Lessons for machine learning from the analysis of porosity-permeability transforms for carbonate reservoirs

Prediction of permeability is one of the most difficult aspects of reservoir characterization because permeability cannot be directly measured by current well logging technology. This is particularly challenging for carbonate rocks. Machine learning (ML) and robust multivariate methods have been developed that have been used in many fields of study to make accurate estimators for variables of interest from both large and small datasets. ML has been criticized for utilizing approaches that are typically not interpretable. That is, it is not clear how the answers are arrived at and what aspects of input data may be resulting in inaccurate results. The current study uses a number of the mathematical algorithms that operate inside ML modules. It applies them to developing porosity-permeability transforms, with or without rock types, to two well-characterized data sets for carbonate reservoirs.
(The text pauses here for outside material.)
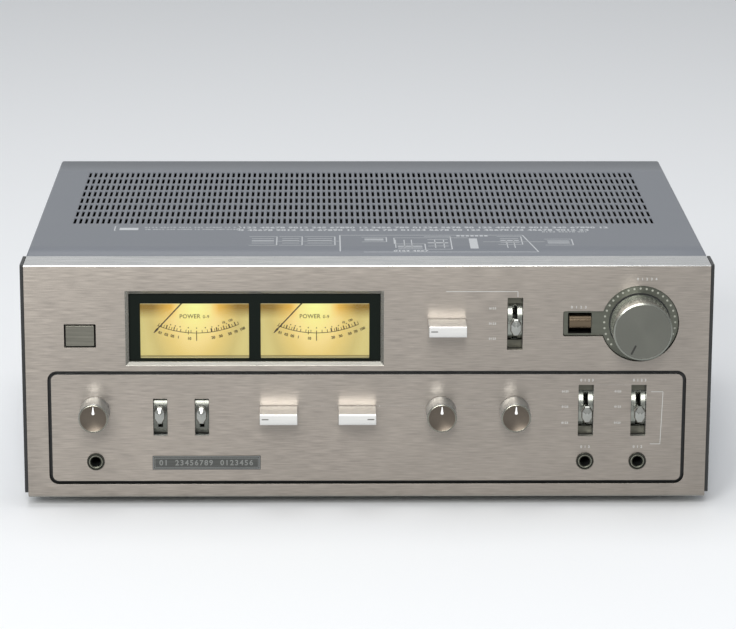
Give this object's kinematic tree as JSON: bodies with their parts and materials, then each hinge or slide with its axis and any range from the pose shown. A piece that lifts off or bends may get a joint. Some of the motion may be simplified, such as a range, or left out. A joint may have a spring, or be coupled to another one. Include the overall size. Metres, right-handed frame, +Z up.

One data set is from Jerry Lucia's 1995 study of carbonate rock types, and the other is from a study of the Seminole, West Texas, San Andres Unit. This study of statistical analysis of porosity-permeability transforms includes: transforming the data to normal distributions; performing cross-validation blind testing; and detecting heteroscedasticity by creating plots of residuals. Heteroscedastic data (populations with variable variance) may have an adverse impact on ML algorithms such as Random Forests (RF). We find that including lithofacies information does not greatly improve porosity-permeability transforms. We also propose a number of strategies to make ML analyses of reservoir (and other geosciences) data sets more robust and accurate.